I was inspired by an article in the Wall Street Journal a couple of weekends ago to look into the differences in Target Date Funds. Here we look at Vanguard, T Rowe Price, Fidelity and Charles Schwab’s target date funds.
The Wall Street Journal article (found here ) had some great information for investors looking into target date funds, which are quickly becoming America’s most popular investment.
However, there can be major differences in these funds. And those major differences can lead to a wide variety of investment results.
Costs alone could lead to a huge difference in outcomes, and these funds have a wide variety of costs, from cheap to expensive. Some other target date funds (not listed here) have expense ratios in excess of 1.25%!
I always look back at this graphic when considering the affect of expense ratios:
Consider that above when we start looking at differences of .60% in expense ratios. Your retirement portfolio will (hopefully!) be hundreds of thousands of dollars by the time you retire. Multiply some of those numbers above by 6…that is how much choosing an expense fund can hurt you!
Some common characteristics of each fund family:
(Want to skip all the text? Scroll down to the bottom for this information displayed in graphics.)
Vanguards Target Date Funds
- Simple – All of Vanguard’s funds consist of a different mix of 4 funds:
- Total Stock Market Index Fund
- Total Bond Market II Index Fund
- Total International Stock Fund
- Total International Bond Index Fund
(All bonds, in the Total Bond Market Fund, or Total International Bond Index Fund are investment grade.)
That’s it. Compare this to the funds later which may own 25+ funds. Personally, I like the simplicity.
Expense ratios range from 0.16% to 0.18% – making them the cheapest available. No surprise here since it is Vanguard.
- $1000 minimum investment
Which is actually a good deal, since the funds the target date funds invest in typically have minimums of $3000 or $10,000.
A list of all of Vanguard’s target date funds can be found here.
Fidelity Freedom Target Date Funds
Each Target Date Fund is made up of 25+ funds. Bond funds include floating rate funds, junk bond funds, and mortgage bonds. Stock funds include value funds, growth funds, small cap funds, mega cap funds, etc.
- Almost no international bond exposure:
At most, you get 0.79% in international bonds. Whether or not that is a good thing is up to you.
- Commodity Exposure:
Unlike any other fund family discussed here, T. Rowe Price is the only one that allocates a “significant” portion of commodities. Allocation percentages range from 5% to 9%.
- Highest cash allocation:
Most funds have nearly triple the cash allocation as other fund families. 2010 target date fund has a little over 12% in cash.
Fidelity, T Rowe Price and Charles Schwab all have nearly equivalent average expense ratios. Consider again to the graphic above to find out just how much that can cost you. Fidelity averages an expense ratio of 0.735% on their target date funds.
- $2500 minimum.
A list of all of Fidelity’s target date funds can be found here.
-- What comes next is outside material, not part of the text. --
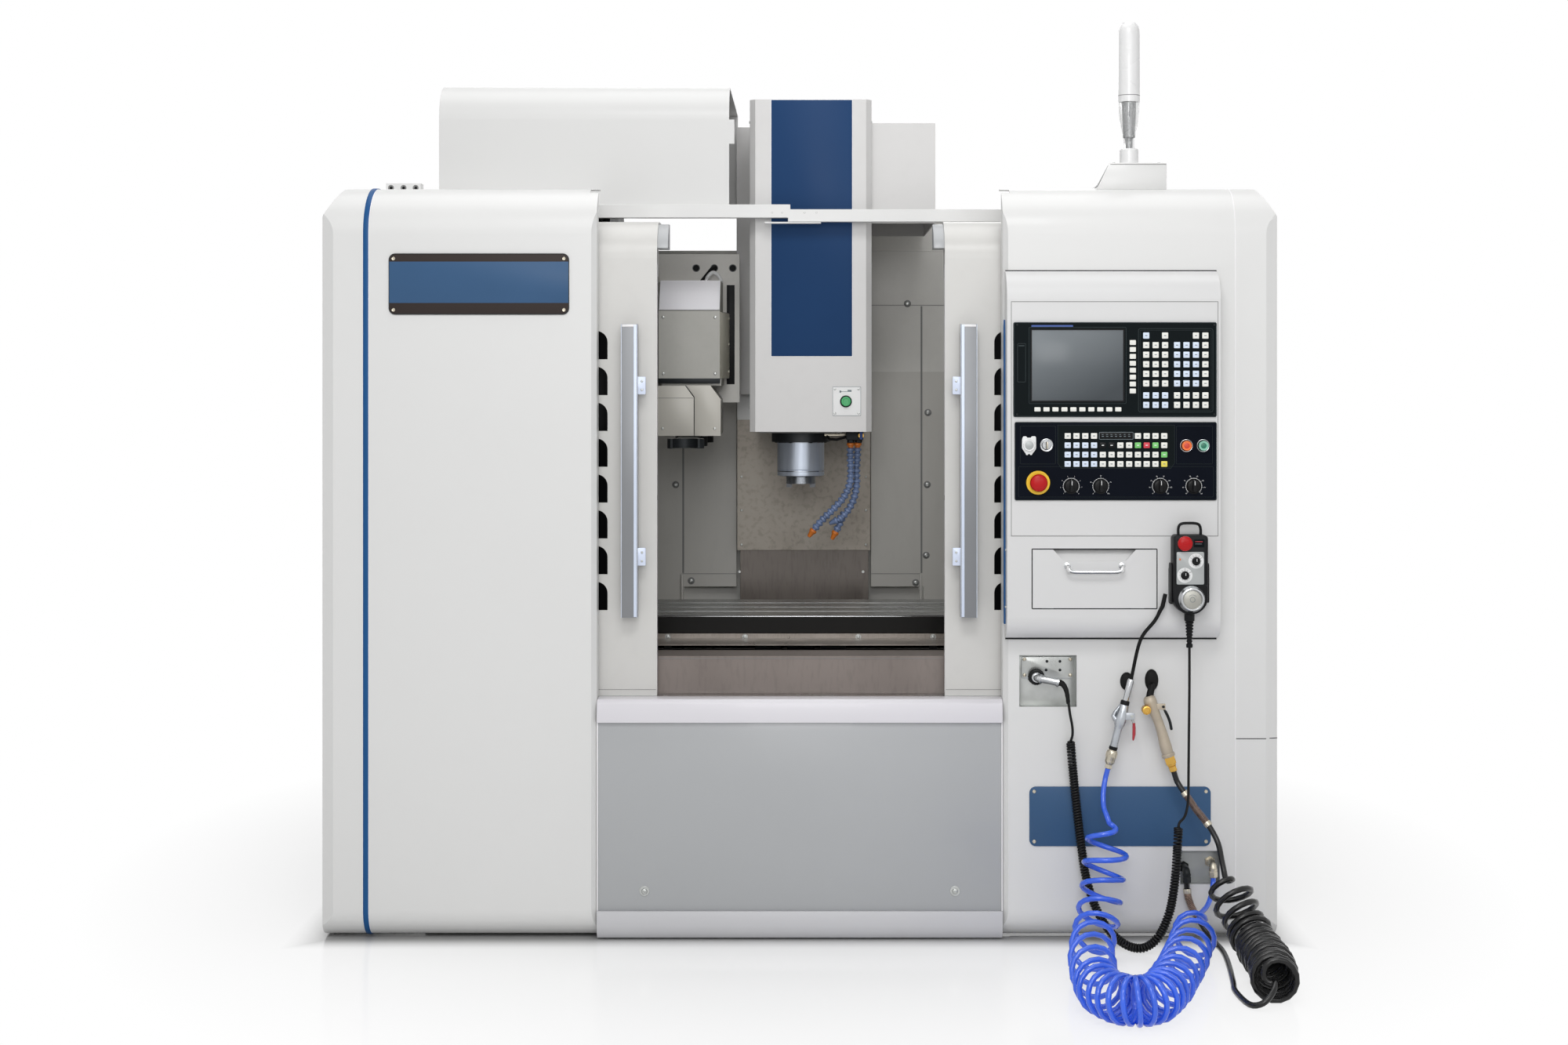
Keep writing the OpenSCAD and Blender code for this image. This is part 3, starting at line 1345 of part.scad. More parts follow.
// Cabinet door with hinge sleeves and the main switch
module cabinet_door() {
    y = [cabinet_back_y + 2, cabinet_back_y + 20];
    color("#dcdcd8") {
        difference() {
            union() {
                block([-cabinet_half, cabinet_half - 2], y, [cabinet_low, cabinet_high]);
                for (z = hinge_zs) {
                    translate([hinge_x, hinge_y, z + 8.5]) cylinder(r = 6, h = 48);
                    block([cabinet_half - 10, hinge_x], [hinge_y - 2, hinge_y + 2], [z + 8.5, z + 56.5]);
                }
            }
            for (z = hinge_zs)
                translate([hinge_x, hinge_y, z + 7]) cylinder(r = 3 + run_gap, h = 51);
            block([3 - cabinet_half, cabinet_half - 40], [y[0] - 1, y[1] - 2], [cabinet_low + 3, cabinet_high - 3]);
        }
    }
    color("red") {
        block([-430, -370], [y[1], y[1] + 5], [1280, 1340]);
        rod_y(-400, 1310, y[1] + 5, 6, 22);
    }
}

// Coolant tank under the chip pan with its pump
module coolant_tank() {
    x = [-bed_half - 560, -bed_half];
    y = [front_y + 350, front_y + 1400];
    color("#b9bab8") {
        difference() {
            block(x, y, [0, 380]);
            block([x[0] + 3, x[1] - 3], [y[0] + 3, y[1] - 3], [23, 377]);
            block([x[0] + 120, x[1] - 120], [y[0] - 1, y[1] + 1], [-1, 20]);
        }
        translate([x[0] + 140, y[0] + 140, 380]) cylinder(r = 55, h = 55);
    }
}

// ---- Cords: routes chosen by hand, with the tower fronts at Y = -1000 ----

cable_top_route = [
    [880, -1099, 686], [880, -1099, 600], [879, -1099, 500], [878, -1099, 400], [877, -1099, 340],
    [870, -1099, 306], [858, -1098, 291], [855, -1099, 280]
];
cable_curl_route = [
    [855, -1099, 280], [853, -1100, 240], [847, -1104, 165], [834, -1112, 95], [810, -1118, 42],
    [784, -1118, 17], [758, -1112, 11], [730, -1096, 19], [700, -1066, 44], [674, -1038, 90],
    [656, -1024, 150], [646, -1020, 215], [638, -1020, 280], [631, -1020, 345], [625, -1022, 405],
    [620, -1024, 462]
];
cable_end_route = [
    [620, -1024, 462], [624, -1030, 478], [622, -1042, 500], [616, -1048, 530], [612, -1048, 560],
    [608, -1044, 582], [602, -1037, 594], [596, -1034, 598]
];
air_lead_route = [
    [703, -1045, 404], [697, -1045, 380], [691, -1056, 350], [690, -1072, 322], [694, -1092, 306], [698, -1100, 294]
];
air_coil_route = [
    [698, -1100, 294], [692, -1108, 235], [683, -1118, 175], [671, -1144, 110], [655, -1192, 62],
    [636, -1290, 54], [621, -1430, 54], [612, -1570, 54], [622, -1660, 54], [662, -1712, 54],
    [708, -1700, 54], [747, -1625, 54], [786, -1510, 54], [822, -1390, 54], [853, -1270, 54],
    [883, -1165, 60], [900, -1110, 82]
];
air_tail_route = [
    [900, -1110, 82], [908, -1092, 86], [926, -1062, 94], [940, -1036, 112], [947, -1020, 134], [948, -1018, 150]
];
wash_lead_route = [
    [853, -1045, 398], [861, -1045, 374], [876, -1054, 350], [900, -1064, 315], [926, -1080, 282],
    [944, -1100, 246], [948, -1130, 210], [950, -1165, 176]
];
wash_coil_route = [
    [950, -1165, 176], [964, -1200, 132], [985, -1245, 84], [998, -1310, 56], [1000, -1390, 53],
    [994, -1470, 53], [983, -1550, 53]
];
wash_tail_route = [
    [983, -1550, 53], [981, -1562, 50], [972, -1580, 36], [950, -1590, 16], [926, -1570, 8], [916, -1470, 8],
    [924, -1400, 8], [936, -1300, 8], [946, -1200, 8], [950, -1120, 8], [944, -1070, 12], [926, -1040, 34],
    [904, -1024, 70], [890, -1018, 105], [887, -1018, 138]
];

module pendant_cable() {
    color("#101010") {
        tube(cable_top_route, cable_d / 2, 8, 2);
        tube(cable_end_route, cable_d / 2, 8, 2);
    }
}

module pendant_cable_curl() {
    color("#101010") tube(cable_curl_route, cable_curl_d / 2, 10, 3);
}

module air_hose() {
    color("#2b5ede") {
        tube(air_lead_route, air_d / 2, 8, 2);
        tube(air_tail_route, air_d / 2, 8, 2);
    }
}

module air_hose_spiral() {
    color("#2b5ede") tube(air_coil_route, air_coil_d / 2, 12, 3);
}

module coolant_hose() {
    color("#141414") {
        tube(wash_lead_route, wash_d / 2, 8, 2);
        tube(wash_tail_route, wash_d / 2, 8, 2);
    }
}

module coolant_hose_spiral() {
    color("#141414") tube(wash_coil_route, wash_coil_d / 2, 12, 3);
}

base_casting();
guideways_and_motors();
column_casting();
work_area_guards();
left_tower();
right_tower();
front_guard();
door_beam();
magazine_hood();
tool_changer_gearbox();
signal_lamp();
panel_housing();
screen_unit();
operation_panel();
name_plates();
pendant();
socket_panels();
air_gun();
coolant_gun();
electrical_cabinet();
coolant_tank();
left_door();
right_door();
saddle_casting();
table();
x_screw();
y_screw();
z_screw();
head_casting();
spindle_cartridge();
spindle_shaft();
head_cover();
tool_release_button();
coolant_nozzles();
arm_quill();
exchange_arm();
magazine_disc();
exchange_pot();
drawer();
cabinet_door();
emergency_stop();
cycle_start_button();
feed_hold_button();
key_switch();
selector(0);  // selector_mode
selector(1);  // selector_rapid
selector(2);  // selector_feed
selector(3);  // selector_spindle
pendant_stop();
pendant_axis_knob();
pendant_step_knob();
handwheel();
air_gun_lever();
coolant_gun_lever();
pendant_cable();
pendant_cable_curl();
air_hose();
air_hose_spiral();
coolant_hose();
coolant_hose_spiral();
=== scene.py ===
from itertools import product
from math import cos, pi, radians, sin

import bmesh
import bpy
from mathutils import Matrix, Vector


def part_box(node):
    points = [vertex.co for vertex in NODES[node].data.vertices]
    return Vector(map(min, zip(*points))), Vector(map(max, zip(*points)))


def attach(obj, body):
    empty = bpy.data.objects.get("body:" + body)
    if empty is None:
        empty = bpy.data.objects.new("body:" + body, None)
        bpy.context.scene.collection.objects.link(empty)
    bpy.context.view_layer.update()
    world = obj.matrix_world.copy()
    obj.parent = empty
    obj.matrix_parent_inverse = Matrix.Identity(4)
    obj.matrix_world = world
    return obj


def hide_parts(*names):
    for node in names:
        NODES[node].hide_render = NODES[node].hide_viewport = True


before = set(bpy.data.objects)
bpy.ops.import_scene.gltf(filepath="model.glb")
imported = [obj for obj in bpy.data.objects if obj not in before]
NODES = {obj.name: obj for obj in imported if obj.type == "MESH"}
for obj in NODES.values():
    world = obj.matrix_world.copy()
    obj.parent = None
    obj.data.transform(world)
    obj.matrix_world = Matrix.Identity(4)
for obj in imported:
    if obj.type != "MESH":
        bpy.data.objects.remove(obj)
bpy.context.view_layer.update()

MM = 0.001
SHARP_ANGLE = 32
BEVEL_ANGLE = 28
WELD_GAP = 0.00002
POINT_GAP = 1e-7
WHITE = (1, 1, 1, 1)
FRONT, UP, DOWN = (0, -1, 0), (0, 0, 1), (0, 0, -1)


def mm(*v):
    """A point given in millimetres, in metres."""
    return Vector(v) * MM


def srgb(code):
    """Linear colour of a six-digit web colour."""
    parts = [int(code[i:i + 2], 16) / 255 for i in (0, 2, 4)]
    return tuple(p / 12.92 if p <= 0.04045 else ((p + 0.055) / 1.055) ** 2.4 for p in parts) + (1,)


def added(name, data):
    """A new object in the scene."""
    item = bpy.data.objects.new(name, data)
    bpy.context.scene.collection.objects.link(item)
    return item


def edges(name):
    """The limits of a CAD node on X, Y and Z, in millimetres."""
    low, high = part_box(name)
    return [(a / MM, b / MM) for a, b in zip(low, high)]


# ---- Materials ----

def feed(tree, node, values):
    """Gives inputs, by name or number, an output socket or a plain value."""
    for key, value in values.items():
        if hasattr(value, "links"):
            tree.links.new(value, node.inputs[key])
        else:
            node.inputs[key].default_value = value


def added_node(tree, kind, values):
    """A new node with its inputs fed."""
    node = tree.nodes.new("ShaderNode" + kind)
    feed(tree, node, values)
    return node


def graph(name):
    """A new material with its node tree, shader and object coordinates."""
    material = bpy.data.materials.new(name)
    material.use_nodes = True
    tree = material.node_tree
    place = added_node(tree, "TexCoord", {}).outputs["Object"]
    return material, tree, tree.nodes["Principled BSDF"], place


def noise(tree, place, scale, detail, stretch=(1, 1, 1), distortion=0):
    """Noise over the object's own coordinates, scale in features a metre."""
    mapping = added_node(tree, "Mapping", {"Scale": stretch, "Vector": place})
    return added_node(tree, "TexNoise", {
        "Scale": scale, "Detail": detail, "Distortion": distortion, "Vector": mapping.outputs["Vector"],
    }).outputs["Fac"]


def ramp(tree, value, low, high, start=0.3, end=0.7):
    """A colour from low to high as a value goes from start to end."""
    node = added_node(tree, "ValToRGB", {"Fac": value})
    for stop, at, color in zip(node.color_ramp.elements, (start, end), (low, high)):
        stop.position = at
        stop.color = color
    return node.outputs["Color"]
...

T. Rowe Price Target Date Funds
Some funds are made up of 20 or more funds. Like Fidelity, this means added costs.
Average expense ratio of 0.734%
- $2500 minimum, $1000 minimum in IRAs
A complete list of T. Rowe Price target date funds is here.
Charles Schwab Target Date Funds
Like Fidelity and T. Rowe Price, Schwab’s funds are made up of many, many funds. Typically 20+.
Like Fidelity and T. Rowe Price, Charles Schwab has an average expense ratio of 0.738%. Charles Schwab has been opening up some new ETFs and Mutual Funds with very low expense ratios, but that has not yet turned to them offering reasonable expense ratios on their target date funds.
- Highest Stock Allocation:
Stock Allocations can be 90%+ in longer term funds such as 2045, or 2050. It also appears they are slightly leveraged, with a negative 5% cash allocation in the 2045 fund.
- $100 minimum. Great for those just starting out who want to start investing, but may not have thousands of dollars laying around.
A complete list of Charles Schwab’s target date funds is found here.
Want to see it in pictures? Here you go a few comparisons of Target Date Funds:
A lot of times, investors don’t really have a choice on which target date funds to be in. Their 401(k) may only provide a few options to choose from. For those, the decision comes down to either trying to replicate the target date fund’s portfolio with other funds yourself by using less expensive funds, or to suck it up and pay out.
If you are looking to invest in your IRA or Roth IRA and have options, in my opinion it’s tough to beat Vanguard’s offerings.
Which fund is for you?
You also have to consider what asset allocation you want. A portfolio with 95% (Charles Schwab) equities can have significant difference in performance compared to one with only 75% (Fidelity). If you want international bonds, you would with choose a different fund family than Fidelity, or add an international bond fund to your portfolio.
All funds are definitely not created equal. Make sure you know what is in your target date fund.